I like looking at life through James’ eyes. We once had a young CEO who we had invested in and who was more than a little erratic in his behavior. Brilliant yet, dependable no. One day James discovered that the account at his company was depleted when it should have had $800,000 remaining. We monitored these companies since we were the major investor in most. We quickly discovered that the CEO had moved the money to a casino in Atlantic City. I was the Chairman of the company so I called the CEO for an explanation, fearing the worst. The CEO said he was trying to win an account from a major casino company and moved the money there to show that we were well funded.
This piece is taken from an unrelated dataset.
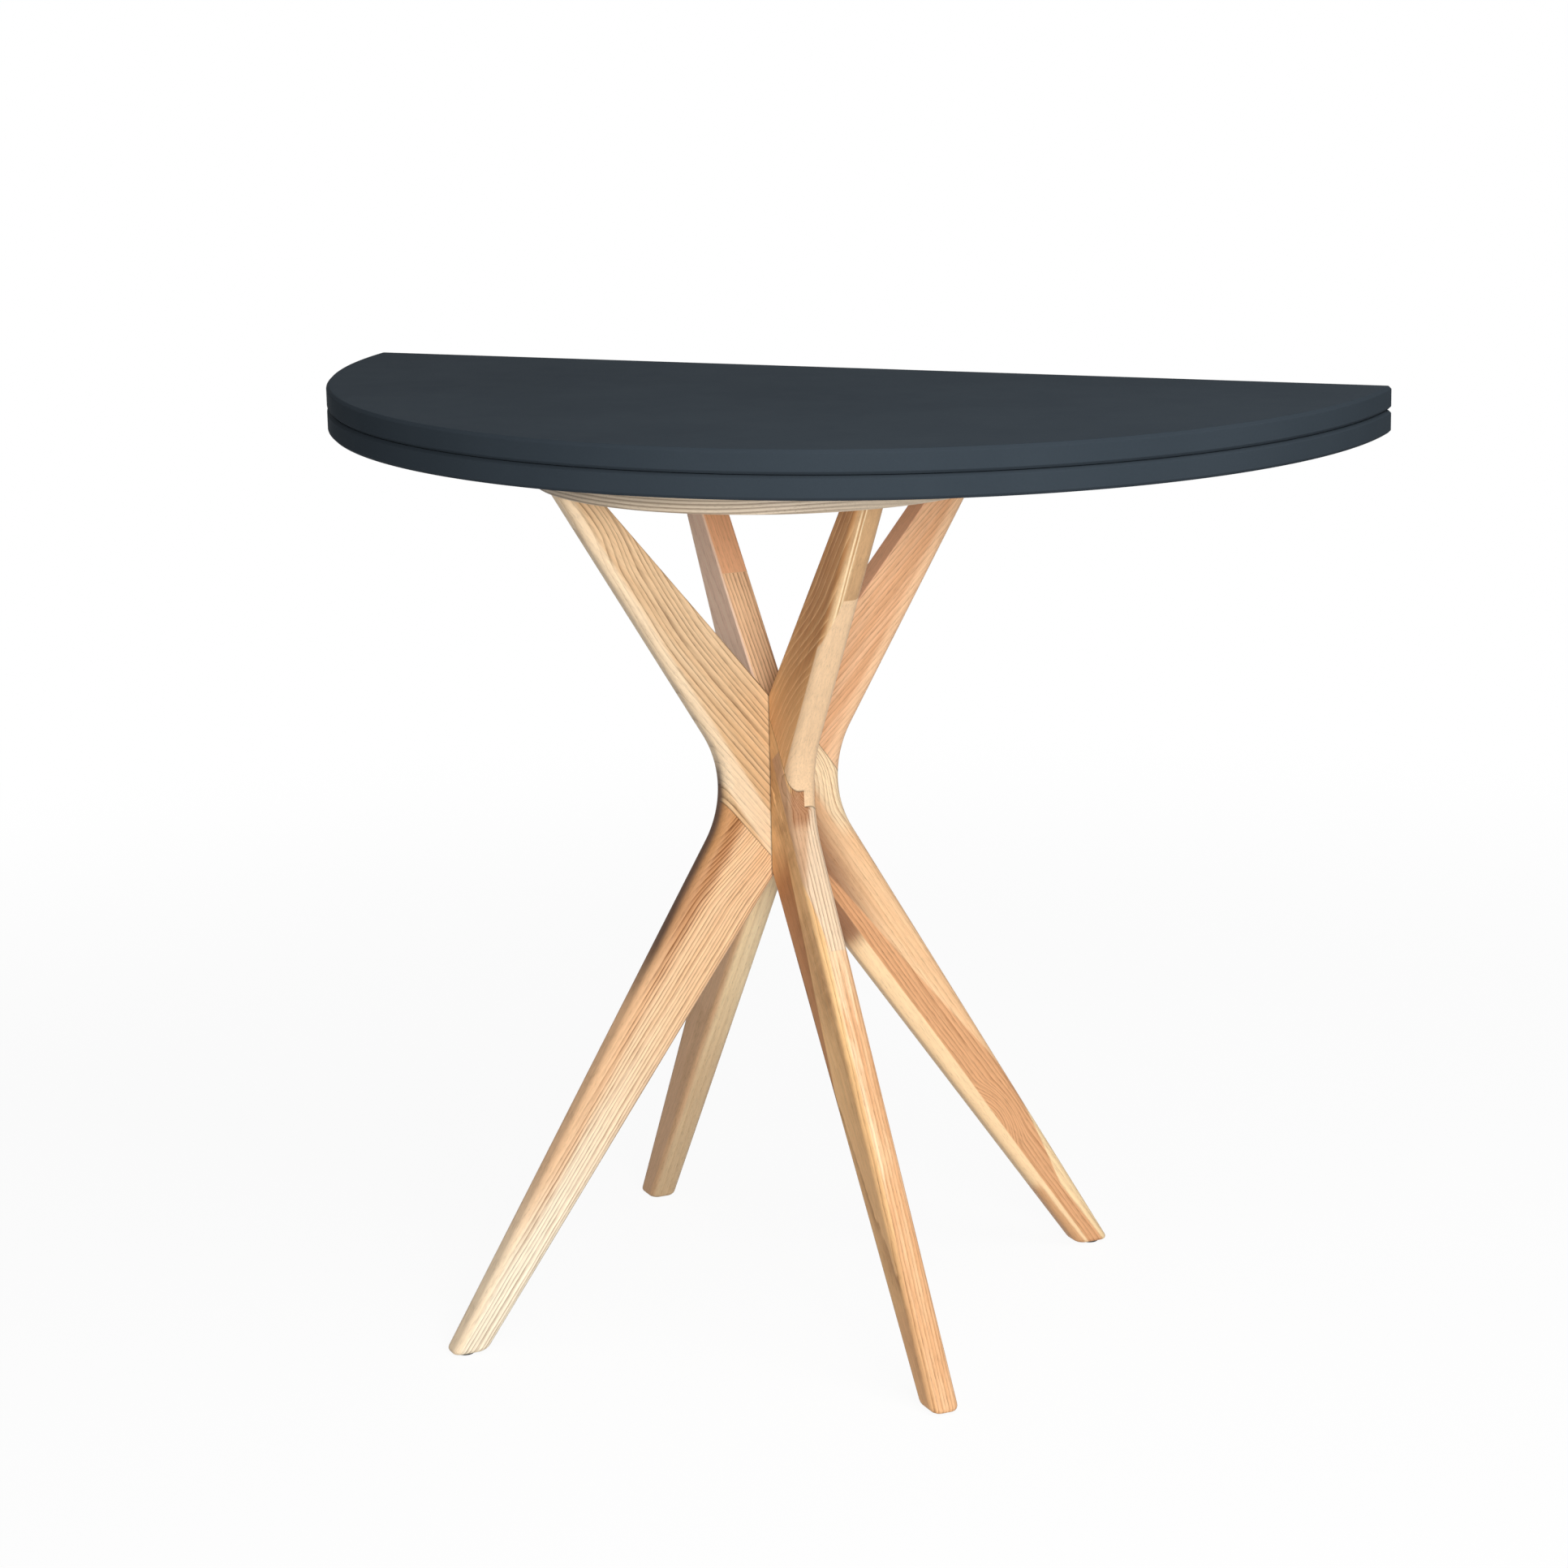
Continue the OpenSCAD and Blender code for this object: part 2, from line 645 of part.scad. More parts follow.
leg_front_left();
leg_front_right();
leg_back_right();
leg_back_left();
arm_front_left();
arm_front_right();
arm_back_right();
arm_back_left();
base_plate();
glide_pads();
floor_glides();
arm_screws();
hub_dowels();
lap_dowels();
pivot_insert();
pivot_bolt();
lower_thrust_washer();
upper_thrust_washer();
stop_pin();
lower_leaf();
pivot_plate();
pivot_plate_screws();
lower_hinge_flaps();
lower_hinge_screws();
hinge_pins();
upper_leaf();
upper_hinge_flaps();
upper_hinge_screws();
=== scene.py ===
"""Looks of a half-moon console table on four half-lapped ash legs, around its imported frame."""

import json
import logging
import math
from collections.abc import Callable, Iterable, Iterator
from contextlib import contextmanager
from dataclasses import dataclass, field
from enum import Enum
from functools import partial

import bmesh
import bpy
from mathutils import Matrix, Vector


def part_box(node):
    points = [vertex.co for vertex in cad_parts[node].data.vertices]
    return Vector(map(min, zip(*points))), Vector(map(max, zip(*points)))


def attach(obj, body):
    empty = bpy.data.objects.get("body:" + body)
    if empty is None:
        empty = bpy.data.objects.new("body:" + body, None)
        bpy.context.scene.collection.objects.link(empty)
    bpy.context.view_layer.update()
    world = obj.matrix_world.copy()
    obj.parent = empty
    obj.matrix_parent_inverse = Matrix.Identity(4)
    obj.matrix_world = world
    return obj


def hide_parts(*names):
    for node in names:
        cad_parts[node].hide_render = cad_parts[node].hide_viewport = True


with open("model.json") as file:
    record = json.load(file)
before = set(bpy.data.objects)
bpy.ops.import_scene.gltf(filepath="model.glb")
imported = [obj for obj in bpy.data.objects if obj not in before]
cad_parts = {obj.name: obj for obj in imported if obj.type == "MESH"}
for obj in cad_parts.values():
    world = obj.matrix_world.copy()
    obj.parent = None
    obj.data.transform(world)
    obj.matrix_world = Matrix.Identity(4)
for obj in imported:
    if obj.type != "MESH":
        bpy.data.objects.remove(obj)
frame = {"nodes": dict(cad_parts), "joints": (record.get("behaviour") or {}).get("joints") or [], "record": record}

LOG = logging.getLogger("console_table")
PHOTO_PIXELS = 1932
Colour = tuple[float, float, float, float]
Number = float | int
Term = "Value | float | int"
Piece = bpy.types.Object
Edge = bmesh.types.BMEdge
Socket = bpy.types.NodeSocket
Material = bpy.types.Material

CORNERS = {"front_left": 225, "front_right": 315, "back_right": 45, "back_left": 135}
X_WAY, Y_WAY, Z_WAY = (1, 0, 0), (0, 1, 0), (0, 0, 1)
RAYS = ("Camera", "Glossy", "Transmission")
GAP = 0.0001
PAST_FACE = 0.001


class Body(Enum):
    """The bodies that pieces ride on."""

    BASE = "base"
    TOP = "top"
    FOLDING_LEAF = "folding_leaf"


class Bar(Enum):
    """The two boards that are half-lapped into one leg."""

    ARM = "arm"
    LEG = "leg"


def srgb(*levels: Number) -> Colour:
    """Turns red, green and blue from 0 to 255 into a linear colour, by the curve of the sRGB standard."""
    shares = [level / 255 for level in levels]
    return *(share / 12.92 if share <= 0.04045 else ((share + 0.055) / 1.055) ** 2.4 for share in shares), 1.0


WHITE = srgb(255, 255, 255)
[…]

It made no sense. Upon further investigation, James learned that the money had been gambled away in a flailing attempt to generate enough added cash to support the company for the longer ramp needed to get to profitability.
This was fraud, pure and simple, and we reported it to the Manhattan District Attorney. At that time (2003) there was a certain degree of interest in having some internet white-collar criminals brought to justice and the DA took up the cause with fervor. We tracked down the CEO to a psychiatric hospital in New Jersey where he was “hiding out” for a few days thinking he could avoid being found. It was quite the opposite as all those patients were readily visible to the local law enforcement officials. When the CEO checked himself out, the Manhattan DA and NYPD were there to greet him. I was on the phone with him when he saw them coming and all he could say was “Uh-oh.”
James followed the case for the following months as it was clear that we had to shut the company down and I was busy trying to make sure that other companies in our stable did not suffer similar fates. James worked the books like the beast he was. He gathered every penny the company was owed, he pushed off and ducked every penny the company owed others, and he attended every minute of the trial. He literally put the company into a cardboard box and idled its state registration. He was even there when the CEO’s mother came in with a $9,700 check from her cashed-out insurance policy and gave it to James in hopes that it might help her son avoid prison. Nothing stops the wheels of the law once they begin. The CEO went to jail for a three-year sentence (one year served and pardoned for good behavior) and was hauled out of the courtroom by the bailiffs despite his weeping mother. James witnessed the entire drama and dispassionately reported back to us.
Years later, long after the young CEO had been released, I got a call from the Manhattan DA office. Some new rookie Assistant DA was trying another case of fraud against the same CEO. He had not learned from his prior incarceration and was off doing it all over again. I was asked to testify that our old company was long since dead and that his comments to the new victims that he had sold his stake in our company for a fortune were pure fabrication. I told them about James’ cardboard box.
I shared all of this with James and he was not surprised. His life is spent in the trenches, where fame and glory rarely are in evidence. He lives in the real world of bills due and bills paid or unpaid. He knew that lines that couldn’t be crossed and had little sympathy for those who crossed them. No matter how many people think I am a warrior because of my years on Wall Street, I know that the real warrior, the real beast, lives within James.